* What you need to do
Reproduce exactly the lines of the material beneath, from the line that contains "Recreate this object" to the line that contains "CLEARANCE = 0.3 * MM", both included, and no other lines.

* Record list
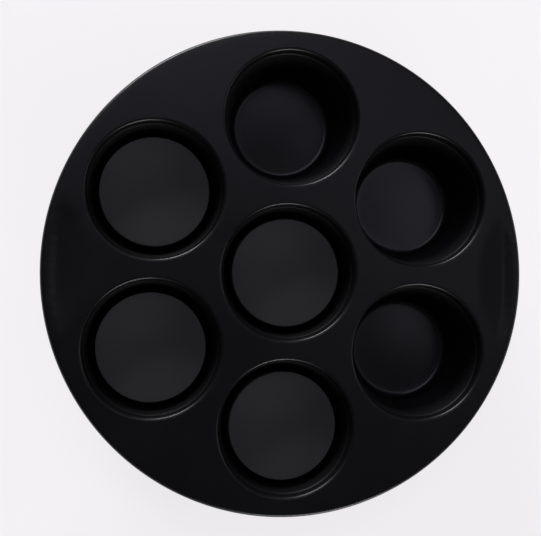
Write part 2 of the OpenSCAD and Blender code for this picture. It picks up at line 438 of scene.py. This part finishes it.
def plate_surface():
    """Points and triangles that cover the plate between its mouths and its rolled edge. The
    rim's points come first, and then each mouth's, in order round the circle."""
    centres = [centre_of(name) for name in CUPS]
    rings = [circle_points(Vector((0, 0, 0)), ROLL_CENTRE_R, RIM_STEPS)]
    rings += [circle_points(centre, EDGE_FLAT_R, MOUTH_STEPS) for centre in centres]
    loose = circle_points(Vector((0, 0, 0)), ROLL_CENTRE_R - RIM_INSET, RIM_STEPS, 0.5)
    for centre in centres:
        loose += circle_points(centre, EDGE_FLAT_R + MOUTH_INSETS[0], MOUTH_STEPS, 0.5)
        loose += circle_points(centre, EDGE_FLAT_R + MOUTH_INSETS[1], MOUTH_STEPS)
    points = []
    edges = []
    for ring in rings:
        first = len(points)
        points += ring
        edges += [(first + i, first + (i + 1) % len(ring)) for i in range(len(ring))]
    points += loose
    row_height = GRID * math.sqrt(3) / 2
    rows = int(ROLL_CENTRE_R / row_height)
    columns = int(ROLL_CENTRE_R / GRID) + 1
    rim_reach = ROLL_CENTRE_R - RIM_INSET - 0.7 * GRID
    mouth_reach = EDGE_FLAT_R + MOUTH_INSETS[1] + 0.5 * GRID
    for row in range(-rows, rows + 1):
        for column in range(-columns, columns + 1):
            spot = Vector(((column + (row % 2) / 2) * GRID, row * row_height))
            near_mouth = any((spot - c.to_2d()).length < mouth_reach for c in centres)
            if spot.length <= rim_reach and not near_mouth:
                points.append(spot)
    points, _, triangles, *_ = delaunay_2d_cdt(points, edges, [], 0, 1e-7)

    def on_sheet(triangle):
        middle = sum((points[i] for i in triangle), Vector((0, 0))) / 3
        return all((middle - c.to_2d()).length > EDGE_FLAT_R for c in centres)

    return points, [t for t in triangles if on_sheet(t)]


def turned_edge(points, faces, ring, offset, centre, section, outward):
    """Joins a ring of the plate's upper face to the ring below it, whose points come offset
    later, through a section turned about centre."""
    start = len(points)
    for step in range(len(ring)):
        turn = 2 * math.pi * step / len(ring)
        x, y = math.cos(turn), math.sin(turn)
        points += [(centre.x + r * x, centre.y + r * y, z) for r, z in section]
    count = len(section)
    for step in range(len(ring)):
        here, there = [
            [ring[s], *range(start + s * count, start + (s + 1) * count), ring[s] + offset]
            for s in (step, (step + 1) % len(ring))]
        for i in range(len(here) - 1):
            quad = (here[i], here[i + 1], there[i + 1], there[i])
            faces.append(quad if outward else quad[::-1])


def plate():
    """The plate: a sheet with seven collared mouths and two pressed grips, rolled under round
    the wire."""
    flat, triangles = plate_surface()
    count = len(flat)
    upper = [(p.x, p.y, PLATE_TOP - grip_fall(p.x, p.y)) for p in flat]
    points = upper + [(x, y, z - SHEET) for x, y, z in upper]
    faces = [tuple(t) for t in triangles]
    faces += [tuple(i + count for i in reversed(t)) for t in triangles]
    turned_edge(points, faces, range(RIM_STEPS), count, Vector((0, 0, 0)), roll_section(), True)
    for index, name in enumerate(CUPS):
        first = RIM_STEPS + index * MOUTH_STEPS
        ring = range(first, first + MOUTH_STEPS)
        turned_edge(points, faces, ring, count, centre_of(name), collar_section(), False)
    return mesh_object("plate_sheet", points, faces)


# ---------------------------------------------------------------------------
# The pan
# ---------------------------------------------------------------------------


def fit(piece, body, slot, material, *nodes):
    """Gives a piece its material, and puts it in place of CAD nodes on a body. slot is not used."""
    piece.data.materials.clear()
    piece.data.materials.append(material)
    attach(piece, body)
    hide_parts(*nodes)


fit(plate(), "pan", "plate_coating", sprayed_nonstick_plate(), "frame_plate")

cup_coating = burnished_nonstick_cup()
for node in CUPS:
    piece = lathe(node + "_drawn", cup_section(), centre_of(node))
    fit(piece, "pan", "cup_coating", cup_coating, node)

insert_coating = matte_grey_insert()
for node in INSERTS:
    piece = lathe(node + "_cap", insert_section(), centre_of(node))
    fit(piece, node, "insert_coating", insert_coating, node)

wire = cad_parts["rim_wire"]
wire.data.materials.clear()
wire.data.materials.append(galvanised_wire())

# ---------------------------------------------------------------------------
# Table, light and camera
# ---------------------------------------------------------------------------

TABLE_HALF = 3  # metres

table = mesh_object("table", [
    (-TABLE_HALF, -TABLE_HALF, 0), (TABLE_HALF, -TABLE_HALF, 0),
    (TABLE_HALF, TABLE_HALF, 0), (-TABLE_HALF, TABLE_HALF, 0)], [(0, 1, 2, 3)])
table.data.materials.append(lit_acrylic_table())

AIM = Vector((0, 0, PLATE_TOP))
PANEL_DISTANCE = 1.3  # metres from the pan to each softbox


def soft_panel(name, azimuth, from_zenith, size, glow, colour="#FFFFFF"):
    """A softbox that faces the pan. Angles are in degrees, azimuth anticlockwise from +X;
    glow is its radiance, on the scale where 1 shows as white."""
    light = bpy.data.lights.new(name, "AREA")
    light.shape = "RECTANGLE"
    light.size, light.size_y = size
    light.energy = glow * math.pi * size[0] * size[1]
    light.color = linear(colour)[:3]
    panel = bpy.data.objects.new(name, light)
    tilt = math.radians(from_zenith)
    turn = math.radians(azimuth)
    direction = Vector((
        math.sin(tilt) * math.cos(turn), math.sin(tilt) * math.sin(turn), math.cos(tilt)))
    panel.location = AIM + direction * PANEL_DISTANCE
    panel.rotation_euler = direction.to_track_quat("Z", "Y").to_euler()
    bpy.context.scene.collection.objects.link(panel)


soft_panel("key_back", 110, 81, (0.7, 0.36), 16)
soft_panel("key_front", 287, 81, (0.7, 0.36), 8)
soft_panel("fill_right", 0, 70, (0.8, 0.5), 1)
soft_panel("glow_overhead_back", 98, 28, (0.8, 0.5), 1.15, "#E6E4FF")
soft_panel("glow_overhead_right", 16, 23, (0.42, 0.28), 0.68, "#ECEAFF")

world = bpy.data.worlds.new("studio_walls")
world.use_nodes = True
world.node_tree.nodes["Background"].inputs["Color"].default_value = linear("#E8E8F2")
world.node_tree.nodes["Background"].inputs["Strength"].default_value = 0.065
bpy.context.scene.world = world
bpy.context.scene.view_settings.view_transform = "Standard"

# The camera looks down from over the pan's left half, at about twice the pan's width.
camera_data = bpy.data.cameras.new("camera")
camera_data.lens = 65.2
camera_data.sensor_width = 36
camera_data.clip_start = 0.01
camera = bpy.data.objects.new("camera", camera_data)
camera.location = AIM + Vector((-74.9, -10.8, 416.1)) * MM
camera.rotation_euler = Euler([math.radians(a) for a in (1.49, -9.12, 1.25)])
bpy.context.scene.collection.objects.link(camera)
bpy.context.scene.camera = camera
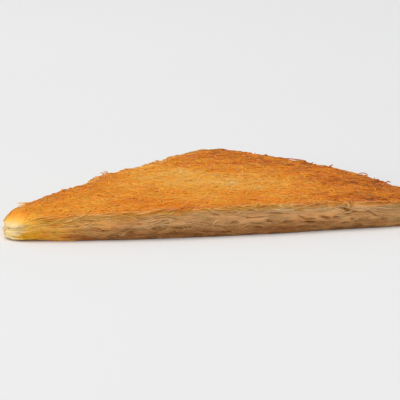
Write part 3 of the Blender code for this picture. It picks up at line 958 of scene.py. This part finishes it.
def layOver(x, y, lift):
    # Lays level paths over the slice. Where the edge is nearer than the roll, the distance is spent round a
    # quarter circle and then down the side. Returns the places and the surface's normals
    roll = storeys["edgeRoll"]
    distance = edgeDistance(x, y)
    away = topNormal(x, y)
    turn = np.maximum((roll - distance) / roll, 0)
    bent = np.minimum(turn, math.pi / 2)
    inset = roll * (1 - np.sin(bent))
    drop = roll * (1 - np.cos(bent)) + roll * np.maximum(turn - math.pi / 2, 0)
    move = np.where(turn > 0, distance - inset, 0.0)
    places = np.stack([x, y, 0 * x], axis=-1) + away * move[..., None]
    ragged = raggedness(*planOf(places), storeys["raggedTop"])
    normal = np.sin(bent)[..., None] * away + np.cos(bent)[..., None] * upward
    places += away * (np.sin(bent) * ragged)[..., None]
    places[..., 2] = storeyHeight(*planOf(places), 3.0) - drop
    return places + normal * lift[..., None], normal


def taperOf(steps, tip):
    # Thickness along a shred, full in the middle and down to the tip share at its ends: 1 - (1 - tip) |t|^5
    t = np.linspace(-1, 1, steps)
    return 1 - (1 - tip) * np.abs(t) ** 5


def thicknessOf(rng, count, kind):
    # The radius of each shred at each of its steps
    return rng.uniform(*kind["radius"], (count, 1)) * taperOf(kind["steps"], kind["tip"])[None, :]


def swing(rng, count, t, pitches, phases=(0, 6.3)):
    # A sine along each shred, with a phase and a pitch of its own
    return np.sin(rng.uniform(*phases, (count, 1)) + rng.uniform(*pitches, (count, 1)) * t)


def addShreds(name, paths, up, thick, squash, tones, finish, slot):
    # Tubes round these paths. Every point of a ring has the tones of its step
    points, faces = tubes(paths, up, thick, squash)
    spread = {key: np.broadcast_to(value[..., None], points.shape[:3]) for key, value in tones.items()}
    addPiece(name, points, faces, finish, slot, **spread)


def topShreds(name, kind, seed):
    # Shreds scattered over the top, each bent along a path of its own. A path that leaves over a cut ends
    # where the knife ended it. The tone and its spread grow towards the rim
    rng = np.random.default_rng(seed)
    x, y = scatter(rng, kind["count"], *kind["scatter"])
    kept = edgeDistance(x, y) > kind["leastInside"]
    x, y = x[kept], y[kept]
    count = len(x)
    heading = math.pi * planNoise(x, y, kind["drift"], seed=71) + rng.normal(0, kind["disorder"], count)
    length = rng.uniform(*kind["length"], count)
    bends = rng.normal(0, kind["curl"], count), rng.uniform(0, kind["wobble"], count)
    flat = wanderPaths(x, y, heading, length, *bends, rng)
    rim = rimShare(*planOf(flat))
    hang = rng.uniform(*kind["hang"], (count, 1)) * (1 - rim)
    hang += rng.uniform(*kind["rimHang"], (count, 1)) * rim
    inside = np.cumprod(edgeDistance(*planOf(flat)) > -hang, axis=1).sum(axis=1)
    share = (inside - 1) / (flat.shape[1] - 1)
    whole = share * length > kind["length"][0] * kind["leastShare"]
    flat = resample(flat[whole], share[whole], kind["steps"])
    count = len(flat)
    t = np.linspace(0, 1, kind["steps"])[None, :]
    level = rng.uniform(*kind["level"], (count, 1))
    arch = rng.uniform(0, kind["arch"], (count, 1)) * np.sin(math.pi * t)
    rise = rng.uniform(-kind["rise"], kind["rise"], (count, 1)) * (t - 0.5)
    wave = kind["wave"] * swing(rng, count, t, kind["pitches"])
    lift = level + arch + rise + wave - kind["sink"] * np.abs(2 * t - 1) ** 6
    places, normal = layOver(*planOf(flat), lift)
    thick = thicknessOf(rng, count, kind)
    places[..., 2] = np.clip(places[..., 2], kind["overFloor"], cadBox[1][2] - kind["underTop"])
    tones = tonesOf(places)
    tones["dough"] = tones["dough"] * kind["hangingDough"]
    nearRim = growth(np.hypot(*planOf(places[:, :1])), kind["rimOver"])
    spread = rng.normal(0, kind["toneSpread"], (count, 1)) * (1 + kind["rimSpread"] * nearRim)
    # The kind's tone is painted shade on the deeper shreds and painted light on the uppermost
    tones["toast"] += kind["tone"] * (1 + nearRim) + spread
    tones["toast"] += kind["tips"] * np.abs(2 * t - 1) ** 4 * rng.uniform(0, 1, (count, 1))
    addShreds(name, places, normal, thick, kind["squash"], tones, crustShredFinish, "browned_pastry")


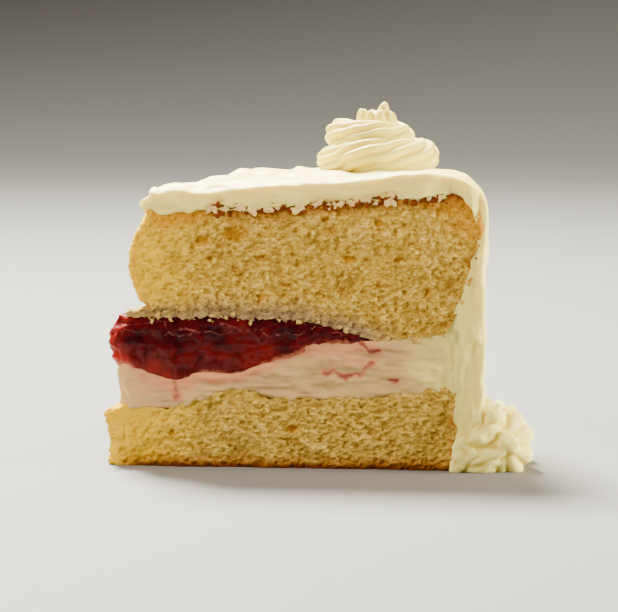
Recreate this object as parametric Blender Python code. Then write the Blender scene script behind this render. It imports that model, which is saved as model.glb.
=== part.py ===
"""One portion of an iced victoria sponge cake, cut as an eighth of a round cake.

Two sponges with jam and cream between them, icing over the top and the outside, a piped swirl on top and
piped shells round the foot. Lengths are in metres, +Z is up, and the near cut face looks along -Y.
The cake's own axis is at the portion's point, and most shapes are given by r, the distance from that axis,
by the angle round it from the near cut face, and by z.
"""

import math

import bmesh
import bpy
from mathutils import Vector, noise

MM = 0.001

PORTION_ANGLE = math.radians(45)
ICING_RADIUS = 105.0 * MM
UPPER_SPONGE_RADIUS = 101.8 * MM
LOWER_SPONGE_RADIUS = 96.6 * MM
CAKE_AXIS = Vector((-58.8 * MM, -37.7 * MM, 0))
CLEARANCE = 0.3 * MM

# Heights of the layers over the portion's foot, as (r, z) in millimetres along the near cut face.
LOWER_SPONGE_TOP = ((0, 16.5), (12, 16.8), (17, 16.2), (25, 18.0), (32, 20.4), (40, 20.5), (47, 18.3),
                    (58, 18.6), (72, 19.4), (84, 20.4), (92, 21.8), (97, 20.5))
JAM_FOOT = ((4, 27.5), (9, 26.2), (15, 23.8), (21, 22.4), (27, 24.2), (37, 24.2), (45, 27.2), (53, 31.0),
            (60, 32.2), (68, 32.4), (76, 32.8))
UPPER_SPONGE_FOOT = ((5, 40.0), (40, 40.0), (55, 39.2), (63, 37.6), (69, 35.8), (75, 34.3), (82, 34.0),
                     (90, 35.2), (97, 37.2), (103, 38.5))
UPPER_SPONGE_TOP = ((10, 67.8), (16, 68.5), (30, 69.8), (55, 70.8), (70, 72.0), (82, 72.8), (103, 73.0))
ICING_TOP = ((10, 72.6), (15, 73.4), (30, 74.4), (50, 75.2), (70, 76.4), (82, 77.5), (105, 77.5))

# Where each layer starts at the point of the portion, as (share of the layer's height, r in millimetres).
LOWER_SPONGE_POINT = ((0, 5.2), (0.05, 4.3), (0.3, 5.4), (0.6, 3.6), (0.84, 1.6), (0.93, 4.0), (1, 7.5))
CREAM_POINT = ((0, 7.6), (0.5, 6.9), (1, 7.6))
JAM_POINT = ((0, 7.6), (0.25, 5.2), (0.45, 4.5), (0.65, 5.6), (0.9, 7.4), (1, 9.0))
UPPER_SPONGE_POINT = ((0, 8.6), (0.045, 8.2), (0.09, 14.2), (0.15, 12.6), (0.25, 10.6), (0.42, 9.2),
                      (0.62, 9.2), (0.8, 11.0), (0.92, 12.8), (1, 14.4))

JAM_END = 75.0 * MM
UPPER_RIM_TUCK_LOW = 6.0 * MM
UPPER_RIM_TUCK_HIGH = 5.0 * MM
LOWER_RIM_TUCK = 1.0 * MM
FILLING_RADIUS = LOWER_SPONGE_RADIUS - 0.5 * MM
ICING_EDGE_RADIUS = 9.0 * MM
ICING_POINT_R = 14.4 * MM
ICING_POINT_BULGE = 2.2 * MM
ICING_POINT_ROUNDING = 3.0 * MM
# How much of the icing's length, from the point over the top and down to the foot, the top and the edge take.
ICING_TOP_SHARE = 0.56
ICING_EDGE_SHARE = 0.68
# The share of the upper sponge's height at which the icing's edge meets its wall, on the inside.
ICING_WALL_START = 0.58
ICING_WALL_FALL = 1.6

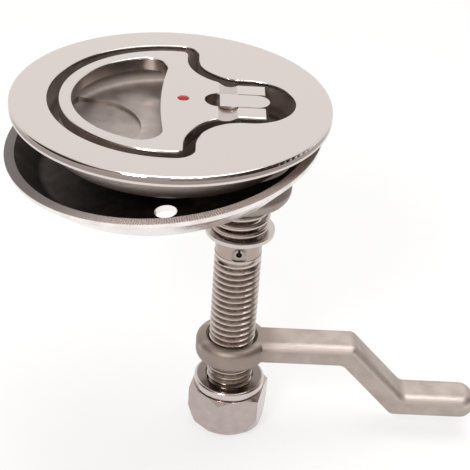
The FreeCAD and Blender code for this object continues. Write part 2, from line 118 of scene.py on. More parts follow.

* Solution to the exercise
Recreate this object as parametric Blender Python code. Then write the Blender scene script behind this render. It imports that model, which is saved as model.glb.
=== part.py ===
"""One portion of an iced victoria sponge cake, cut as an eighth of a round cake.

Two sponges with jam and cream between them, icing over the top and the outside, a piped swirl on top and
piped shells round the foot. Lengths are in metres, +Z is up, and the near cut face looks along -Y.
The cake's own axis is at the portion's point, and most shapes are given by r, the distance from that axis,
by the angle round it from the near cut face, and by z.
"""

import math

import bmesh
import bpy
from mathutils import Vector, noise

MM = 0.001

PORTION_ANGLE = math.radians(45)
ICING_RADIUS = 105.0 * MM
UPPER_SPONGE_RADIUS = 101.8 * MM
LOWER_SPONGE_RADIUS = 96.6 * MM
CAKE_AXIS = Vector((-58.8 * MM, -37.7 * MM, 0))
CLEARANCE = 0.3 * MM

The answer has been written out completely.